* Source excerpt:
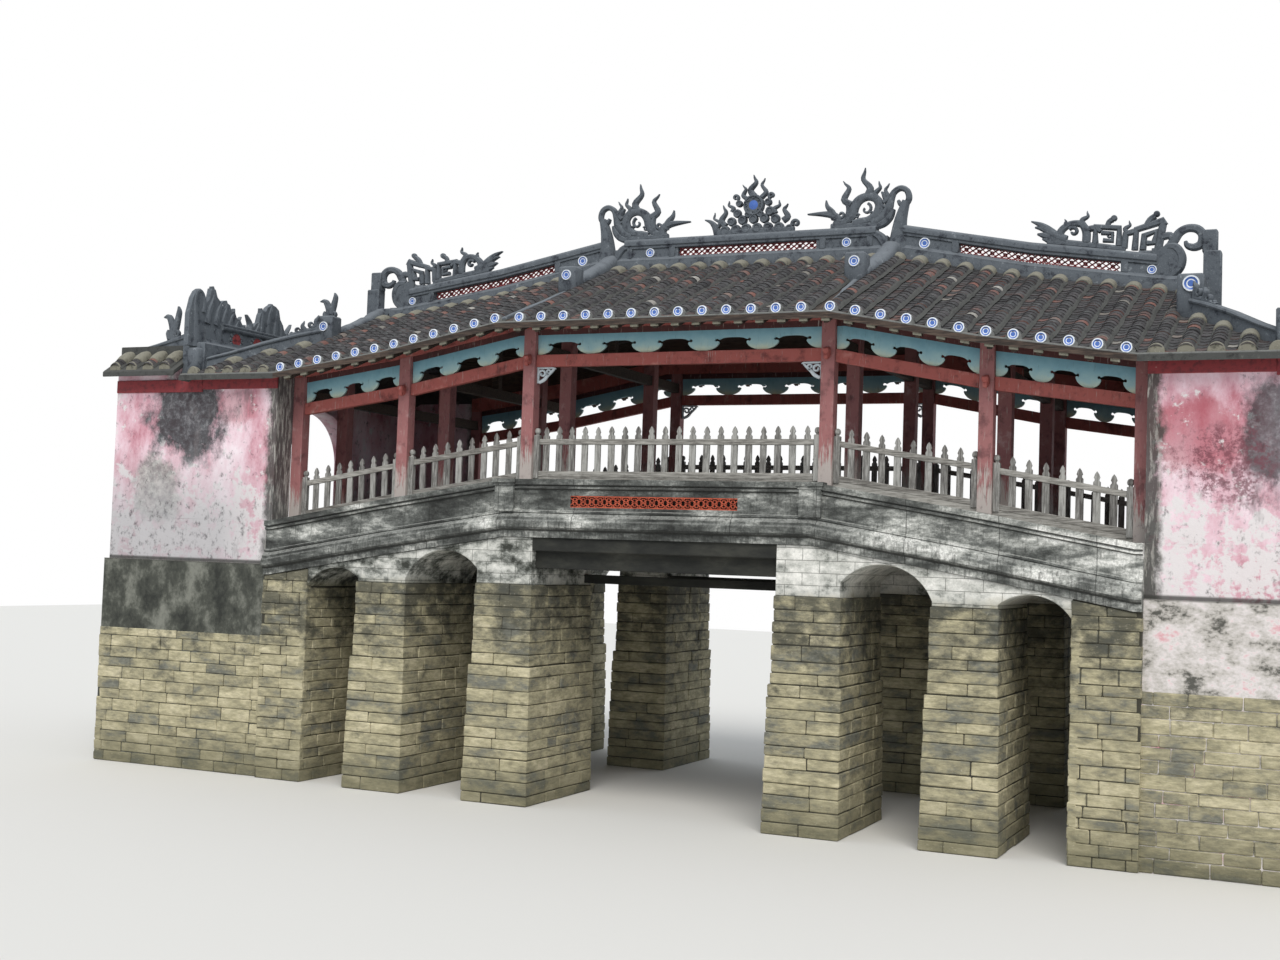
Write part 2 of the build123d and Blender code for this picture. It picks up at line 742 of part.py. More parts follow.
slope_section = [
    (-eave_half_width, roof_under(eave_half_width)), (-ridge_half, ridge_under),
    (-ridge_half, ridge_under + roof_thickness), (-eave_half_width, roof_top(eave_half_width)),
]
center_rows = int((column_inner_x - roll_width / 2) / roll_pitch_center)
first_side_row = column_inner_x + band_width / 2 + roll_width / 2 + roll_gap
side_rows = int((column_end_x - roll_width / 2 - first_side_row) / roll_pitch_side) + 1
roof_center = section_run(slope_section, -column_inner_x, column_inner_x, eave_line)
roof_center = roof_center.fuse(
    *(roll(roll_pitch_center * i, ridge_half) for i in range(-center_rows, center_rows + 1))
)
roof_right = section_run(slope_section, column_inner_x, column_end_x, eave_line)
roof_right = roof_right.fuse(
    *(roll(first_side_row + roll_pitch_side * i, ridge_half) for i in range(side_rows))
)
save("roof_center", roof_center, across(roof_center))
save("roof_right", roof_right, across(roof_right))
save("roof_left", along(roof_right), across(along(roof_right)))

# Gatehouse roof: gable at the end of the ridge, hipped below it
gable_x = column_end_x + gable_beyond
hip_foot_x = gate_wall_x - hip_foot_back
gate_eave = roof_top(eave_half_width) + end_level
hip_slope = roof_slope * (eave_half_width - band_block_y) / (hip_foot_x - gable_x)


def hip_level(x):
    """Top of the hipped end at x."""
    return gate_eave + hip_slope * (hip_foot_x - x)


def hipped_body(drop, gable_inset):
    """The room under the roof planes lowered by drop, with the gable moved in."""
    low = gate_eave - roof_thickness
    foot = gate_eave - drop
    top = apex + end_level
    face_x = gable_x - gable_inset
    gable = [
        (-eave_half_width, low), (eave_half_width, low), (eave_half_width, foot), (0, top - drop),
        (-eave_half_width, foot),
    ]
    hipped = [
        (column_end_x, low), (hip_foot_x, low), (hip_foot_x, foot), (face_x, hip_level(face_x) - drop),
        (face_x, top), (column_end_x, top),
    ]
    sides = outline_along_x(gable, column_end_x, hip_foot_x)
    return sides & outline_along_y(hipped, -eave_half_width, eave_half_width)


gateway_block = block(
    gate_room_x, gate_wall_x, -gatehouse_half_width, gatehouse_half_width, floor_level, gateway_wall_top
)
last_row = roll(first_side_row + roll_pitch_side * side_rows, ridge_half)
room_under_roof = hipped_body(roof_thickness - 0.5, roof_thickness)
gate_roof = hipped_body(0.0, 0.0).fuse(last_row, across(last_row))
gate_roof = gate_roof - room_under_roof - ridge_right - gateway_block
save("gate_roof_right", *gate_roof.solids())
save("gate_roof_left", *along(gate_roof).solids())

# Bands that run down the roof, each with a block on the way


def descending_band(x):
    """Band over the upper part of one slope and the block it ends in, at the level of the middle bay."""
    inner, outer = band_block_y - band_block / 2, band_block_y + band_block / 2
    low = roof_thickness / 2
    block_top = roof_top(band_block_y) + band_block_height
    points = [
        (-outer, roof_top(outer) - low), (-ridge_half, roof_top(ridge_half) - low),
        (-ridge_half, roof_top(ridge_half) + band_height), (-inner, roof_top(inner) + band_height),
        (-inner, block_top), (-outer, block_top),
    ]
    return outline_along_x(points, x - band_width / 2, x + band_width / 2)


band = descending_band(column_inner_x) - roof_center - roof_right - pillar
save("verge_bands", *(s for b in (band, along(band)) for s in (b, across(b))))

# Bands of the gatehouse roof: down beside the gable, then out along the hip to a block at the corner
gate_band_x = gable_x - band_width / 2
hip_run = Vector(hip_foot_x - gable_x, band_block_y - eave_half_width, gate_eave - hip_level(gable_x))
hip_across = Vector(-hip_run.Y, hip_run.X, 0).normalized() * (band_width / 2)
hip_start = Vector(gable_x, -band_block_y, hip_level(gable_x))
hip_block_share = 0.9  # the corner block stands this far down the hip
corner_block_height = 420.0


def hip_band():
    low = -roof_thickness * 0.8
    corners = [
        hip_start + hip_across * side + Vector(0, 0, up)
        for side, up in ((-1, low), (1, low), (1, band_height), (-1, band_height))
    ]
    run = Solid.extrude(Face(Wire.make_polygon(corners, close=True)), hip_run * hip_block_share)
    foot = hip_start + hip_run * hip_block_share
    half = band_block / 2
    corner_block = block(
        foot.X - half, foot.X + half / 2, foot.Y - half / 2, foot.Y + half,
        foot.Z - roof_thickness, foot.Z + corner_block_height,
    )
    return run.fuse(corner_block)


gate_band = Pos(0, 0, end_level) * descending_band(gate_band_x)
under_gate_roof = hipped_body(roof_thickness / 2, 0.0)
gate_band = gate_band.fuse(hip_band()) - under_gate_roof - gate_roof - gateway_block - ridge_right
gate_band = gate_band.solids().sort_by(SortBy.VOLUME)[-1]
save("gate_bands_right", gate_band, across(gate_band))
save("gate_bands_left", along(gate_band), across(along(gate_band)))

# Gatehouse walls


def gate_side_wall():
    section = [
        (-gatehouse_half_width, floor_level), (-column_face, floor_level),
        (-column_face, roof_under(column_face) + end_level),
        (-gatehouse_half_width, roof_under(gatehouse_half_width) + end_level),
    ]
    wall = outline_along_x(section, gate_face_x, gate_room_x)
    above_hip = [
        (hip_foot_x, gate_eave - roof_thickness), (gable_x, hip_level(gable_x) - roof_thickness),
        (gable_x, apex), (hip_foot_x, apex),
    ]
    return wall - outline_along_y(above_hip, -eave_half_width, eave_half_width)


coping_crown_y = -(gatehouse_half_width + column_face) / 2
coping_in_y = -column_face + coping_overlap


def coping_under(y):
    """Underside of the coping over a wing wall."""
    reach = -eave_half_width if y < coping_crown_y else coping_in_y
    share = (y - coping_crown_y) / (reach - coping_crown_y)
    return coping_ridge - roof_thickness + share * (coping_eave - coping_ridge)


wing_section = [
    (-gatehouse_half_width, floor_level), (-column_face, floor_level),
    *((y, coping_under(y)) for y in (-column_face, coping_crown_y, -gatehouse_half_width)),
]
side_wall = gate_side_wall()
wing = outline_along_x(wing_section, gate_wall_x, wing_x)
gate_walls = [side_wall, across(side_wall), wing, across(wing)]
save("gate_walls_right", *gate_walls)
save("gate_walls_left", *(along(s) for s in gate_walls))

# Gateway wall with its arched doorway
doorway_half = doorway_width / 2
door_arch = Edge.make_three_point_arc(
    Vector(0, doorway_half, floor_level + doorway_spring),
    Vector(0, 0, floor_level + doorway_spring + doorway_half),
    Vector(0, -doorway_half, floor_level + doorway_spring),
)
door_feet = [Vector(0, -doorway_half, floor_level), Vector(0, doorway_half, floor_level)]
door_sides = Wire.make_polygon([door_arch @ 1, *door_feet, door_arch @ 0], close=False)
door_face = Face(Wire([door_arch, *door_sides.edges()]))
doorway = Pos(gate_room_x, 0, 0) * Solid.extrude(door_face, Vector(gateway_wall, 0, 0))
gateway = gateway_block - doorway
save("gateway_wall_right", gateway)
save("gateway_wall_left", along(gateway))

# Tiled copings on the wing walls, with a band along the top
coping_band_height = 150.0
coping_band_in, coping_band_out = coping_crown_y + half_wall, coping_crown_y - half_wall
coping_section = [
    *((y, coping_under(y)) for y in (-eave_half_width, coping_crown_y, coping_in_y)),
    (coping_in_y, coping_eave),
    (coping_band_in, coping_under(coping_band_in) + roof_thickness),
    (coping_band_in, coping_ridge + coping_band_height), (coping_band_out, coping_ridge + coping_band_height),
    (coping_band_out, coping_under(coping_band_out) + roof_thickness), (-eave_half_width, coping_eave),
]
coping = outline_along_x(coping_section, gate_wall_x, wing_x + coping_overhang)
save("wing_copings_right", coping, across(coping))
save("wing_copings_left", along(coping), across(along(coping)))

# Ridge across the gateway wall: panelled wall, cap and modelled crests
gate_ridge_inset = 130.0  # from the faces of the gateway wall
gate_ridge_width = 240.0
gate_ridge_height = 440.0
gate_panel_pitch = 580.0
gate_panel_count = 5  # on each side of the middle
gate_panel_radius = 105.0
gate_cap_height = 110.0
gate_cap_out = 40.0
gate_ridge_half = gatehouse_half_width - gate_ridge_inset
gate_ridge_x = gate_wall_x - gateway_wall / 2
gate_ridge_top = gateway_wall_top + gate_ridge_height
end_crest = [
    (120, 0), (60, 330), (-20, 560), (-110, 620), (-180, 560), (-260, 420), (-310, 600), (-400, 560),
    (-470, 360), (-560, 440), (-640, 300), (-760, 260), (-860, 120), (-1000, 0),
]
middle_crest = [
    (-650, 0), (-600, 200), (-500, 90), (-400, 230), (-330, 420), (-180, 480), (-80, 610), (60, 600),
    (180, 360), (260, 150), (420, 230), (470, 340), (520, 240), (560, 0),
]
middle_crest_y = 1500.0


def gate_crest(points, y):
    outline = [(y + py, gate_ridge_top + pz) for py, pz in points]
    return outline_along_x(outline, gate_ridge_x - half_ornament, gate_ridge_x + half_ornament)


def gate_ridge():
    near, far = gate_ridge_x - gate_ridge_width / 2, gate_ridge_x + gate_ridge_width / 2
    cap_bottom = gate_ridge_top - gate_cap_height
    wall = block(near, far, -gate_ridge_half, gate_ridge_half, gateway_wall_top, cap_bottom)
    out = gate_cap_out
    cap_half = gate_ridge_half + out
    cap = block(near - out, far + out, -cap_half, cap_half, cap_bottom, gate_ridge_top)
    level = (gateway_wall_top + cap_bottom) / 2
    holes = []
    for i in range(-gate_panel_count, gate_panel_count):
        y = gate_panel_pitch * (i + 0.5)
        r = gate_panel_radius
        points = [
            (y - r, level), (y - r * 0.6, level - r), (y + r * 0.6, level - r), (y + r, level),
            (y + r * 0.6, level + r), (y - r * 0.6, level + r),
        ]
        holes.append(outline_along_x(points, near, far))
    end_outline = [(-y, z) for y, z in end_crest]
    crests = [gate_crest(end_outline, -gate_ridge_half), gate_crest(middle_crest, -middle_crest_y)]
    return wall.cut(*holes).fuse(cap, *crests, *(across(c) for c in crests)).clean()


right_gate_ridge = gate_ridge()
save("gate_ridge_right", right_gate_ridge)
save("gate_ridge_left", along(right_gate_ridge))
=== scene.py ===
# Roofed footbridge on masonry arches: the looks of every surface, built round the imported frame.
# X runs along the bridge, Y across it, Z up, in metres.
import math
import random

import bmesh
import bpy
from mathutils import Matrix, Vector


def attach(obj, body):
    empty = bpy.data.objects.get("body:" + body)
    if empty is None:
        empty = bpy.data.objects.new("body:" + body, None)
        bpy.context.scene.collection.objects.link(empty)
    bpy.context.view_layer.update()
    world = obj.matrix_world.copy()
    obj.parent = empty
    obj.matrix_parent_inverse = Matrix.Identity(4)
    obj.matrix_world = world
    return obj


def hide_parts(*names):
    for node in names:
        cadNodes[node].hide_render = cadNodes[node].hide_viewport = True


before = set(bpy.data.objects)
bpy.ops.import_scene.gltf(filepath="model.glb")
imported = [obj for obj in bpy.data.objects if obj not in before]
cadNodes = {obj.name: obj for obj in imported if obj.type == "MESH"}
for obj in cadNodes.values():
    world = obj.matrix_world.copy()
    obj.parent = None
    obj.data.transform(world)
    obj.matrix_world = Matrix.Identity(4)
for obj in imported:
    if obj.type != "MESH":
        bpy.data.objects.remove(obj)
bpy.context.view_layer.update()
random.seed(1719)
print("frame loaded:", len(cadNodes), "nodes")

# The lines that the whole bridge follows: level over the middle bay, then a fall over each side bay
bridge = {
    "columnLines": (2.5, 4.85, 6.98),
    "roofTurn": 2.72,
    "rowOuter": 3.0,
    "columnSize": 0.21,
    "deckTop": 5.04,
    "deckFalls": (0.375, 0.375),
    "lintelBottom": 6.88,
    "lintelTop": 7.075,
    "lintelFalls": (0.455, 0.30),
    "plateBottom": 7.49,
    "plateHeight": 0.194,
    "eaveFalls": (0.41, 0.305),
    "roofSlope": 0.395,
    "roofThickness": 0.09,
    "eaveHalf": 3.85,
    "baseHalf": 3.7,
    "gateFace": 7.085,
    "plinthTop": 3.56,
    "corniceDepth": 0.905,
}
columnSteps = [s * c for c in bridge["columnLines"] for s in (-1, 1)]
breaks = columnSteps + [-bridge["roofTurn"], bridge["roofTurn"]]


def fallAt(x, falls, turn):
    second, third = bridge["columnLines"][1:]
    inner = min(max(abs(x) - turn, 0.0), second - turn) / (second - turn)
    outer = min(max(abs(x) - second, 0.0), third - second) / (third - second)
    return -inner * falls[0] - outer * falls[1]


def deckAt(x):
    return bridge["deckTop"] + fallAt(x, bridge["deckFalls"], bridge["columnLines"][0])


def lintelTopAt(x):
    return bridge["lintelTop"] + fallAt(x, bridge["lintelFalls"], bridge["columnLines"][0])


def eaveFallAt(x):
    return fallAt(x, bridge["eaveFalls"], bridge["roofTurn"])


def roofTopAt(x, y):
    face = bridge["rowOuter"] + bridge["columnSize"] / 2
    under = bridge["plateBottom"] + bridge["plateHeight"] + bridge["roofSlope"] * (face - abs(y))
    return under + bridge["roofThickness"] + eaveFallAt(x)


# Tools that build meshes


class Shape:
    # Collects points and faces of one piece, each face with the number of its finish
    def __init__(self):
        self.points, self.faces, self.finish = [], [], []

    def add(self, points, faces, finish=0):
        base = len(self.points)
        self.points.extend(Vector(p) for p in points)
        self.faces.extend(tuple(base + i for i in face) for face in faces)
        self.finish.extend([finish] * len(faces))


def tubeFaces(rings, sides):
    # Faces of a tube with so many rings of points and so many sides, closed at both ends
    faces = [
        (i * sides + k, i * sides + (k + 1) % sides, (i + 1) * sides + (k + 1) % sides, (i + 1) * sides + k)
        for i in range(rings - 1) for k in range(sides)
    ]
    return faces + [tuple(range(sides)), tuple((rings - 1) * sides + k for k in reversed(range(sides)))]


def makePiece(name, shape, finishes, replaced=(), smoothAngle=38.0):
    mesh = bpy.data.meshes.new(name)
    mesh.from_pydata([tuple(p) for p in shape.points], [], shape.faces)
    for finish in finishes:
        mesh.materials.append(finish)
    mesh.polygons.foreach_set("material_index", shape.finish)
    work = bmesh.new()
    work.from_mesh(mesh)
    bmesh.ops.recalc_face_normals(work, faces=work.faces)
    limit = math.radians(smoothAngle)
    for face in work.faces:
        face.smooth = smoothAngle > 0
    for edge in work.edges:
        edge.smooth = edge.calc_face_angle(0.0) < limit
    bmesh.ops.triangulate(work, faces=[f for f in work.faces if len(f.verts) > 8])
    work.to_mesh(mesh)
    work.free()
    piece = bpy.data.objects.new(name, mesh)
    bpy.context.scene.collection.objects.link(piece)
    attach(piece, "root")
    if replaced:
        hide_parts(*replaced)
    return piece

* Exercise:
Exactly repeat the lines from the line with "right_gate_ridge = gate_ridge()" to the line with "bpy.data.objects.remove(obj)", including both, and output nothing else.

* Written reply:
right_gate_ridge = gate_ridge()
save("gate_ridge_right", right_gate_ridge)
save("gate_ridge_left", along(right_gate_ridge))
=== scene.py ===
# Roofed footbridge on masonry arches: the looks of every surface, built round the imported frame.
# X runs along the bridge, Y across it, Z up, in metres.
import math
import random

import bmesh
import bpy
from mathutils import Matrix, Vector


def attach(obj, body):
    empty = bpy.data.objects.get("body:" + body)
    if empty is None:
        empty = bpy.data.objects.new("body:" + body, None)
        bpy.context.scene.collection.objects.link(empty)
    bpy.context.view_layer.update()
    world = obj.matrix_world.copy()
    obj.parent = empty
    obj.matrix_parent_inverse = Matrix.Identity(4)
    obj.matrix_world = world
    return obj


def hide_parts(*names):
    for node in names:
        cadNodes[node].hide_render = cadNodes[node].hide_viewport = True


before = set(bpy.data.objects)
bpy.ops.import_scene.gltf(filepath="model.glb")
imported = [obj for obj in bpy.data.objects if obj not in before]
cadNodes = {obj.name: obj for obj in imported if obj.type == "MESH"}
for obj in cadNodes.values():
    world = obj.matrix_world.copy()
    obj.parent = None
    obj.data.transform(world)
    obj.matrix_world = Matrix.Identity(4)
for obj in imported:
    if obj.type != "MESH":
        bpy.data.objects.remove(obj)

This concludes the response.